There is no denying that there are echoes of J.K.Rowling’s novels in Tartt’s epic. (In fact, when I got this far into writing this review, I decided to Google it. Sure enough, others have also made similar connections.) Yet The Goldfinch is also a standalone novel, long, and rich in the detail one might expect from a nineteenth-century novel that tells an involving story.
Theodore Decker has been suspended from school and is required to attend an interview with his mother and the school Principal. However, on their way to the interview it begins to rain, and since they are early, they take refuge in an art museum where Theo’s mother draws his attention to great works like Rembrandt’s ‘The Anatomy Lesson’ and Fabritius’ ‘The Goldfinch’. Theo’s attention is also drawn by a pretty red-headed girl in the company of an older man, and while his mother takes an opportunity to return to Rembrandt’s painting, Theo decides to try to talk to Pippa. It is in that moment of separation that a terrorist attack rocks the gallery. An explosion kills his mother. Dazed, Theo stumbles upon Welty, the man formerly attending Pippa, who gives him a ring and asks him to take it with a message to his business partner, Hobie. He also begs Theo to take Fabritius’ ‘The Goldfinch’ to protect it from men who have been looting the gallery in the confusion. This is the catalyst for a chain of events which are to define Theo’s life.

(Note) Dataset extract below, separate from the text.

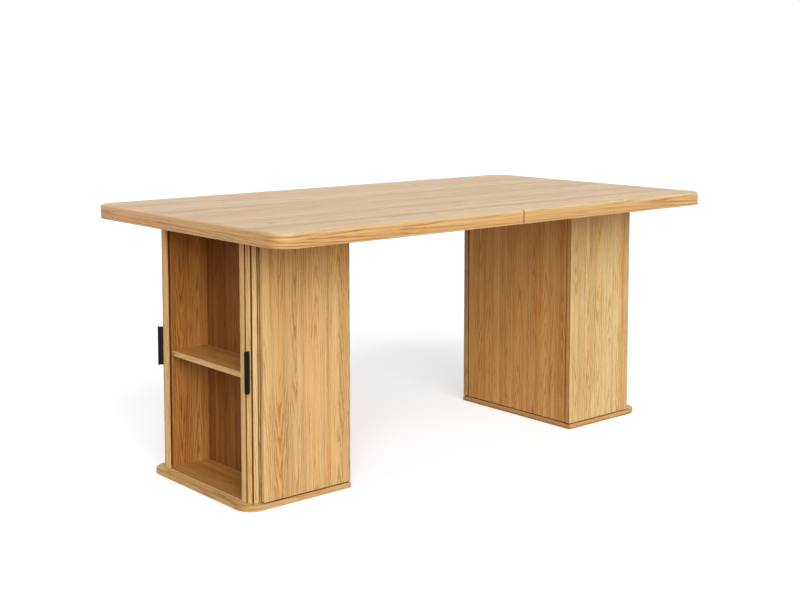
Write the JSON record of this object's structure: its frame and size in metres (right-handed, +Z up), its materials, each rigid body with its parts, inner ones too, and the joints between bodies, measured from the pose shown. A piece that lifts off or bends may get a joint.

Theodore Decker is a far grittier character than Potter. He falls into depressions, becomes drug dependant and is not beyond theft or fraud. When he meets Boris as a boy in Las Vegas, they shoplift, smoke, sniff glue and experiment with drugs. As Theo grows older and becomes Hobie’s business partner, he defrauds customers by representing reproduction furniture as originals in an attempt to save the business. And Theo never returns the painting, despite having taken it at Welty’s request to save it from theft. He wraps it in newspaper to hide it and eventually hires a storage facility for it. He thinks he has things under control, but he soon realises that others have designs upon the painting, also, and he hasn’t covered his tracks as well as he might have hoped.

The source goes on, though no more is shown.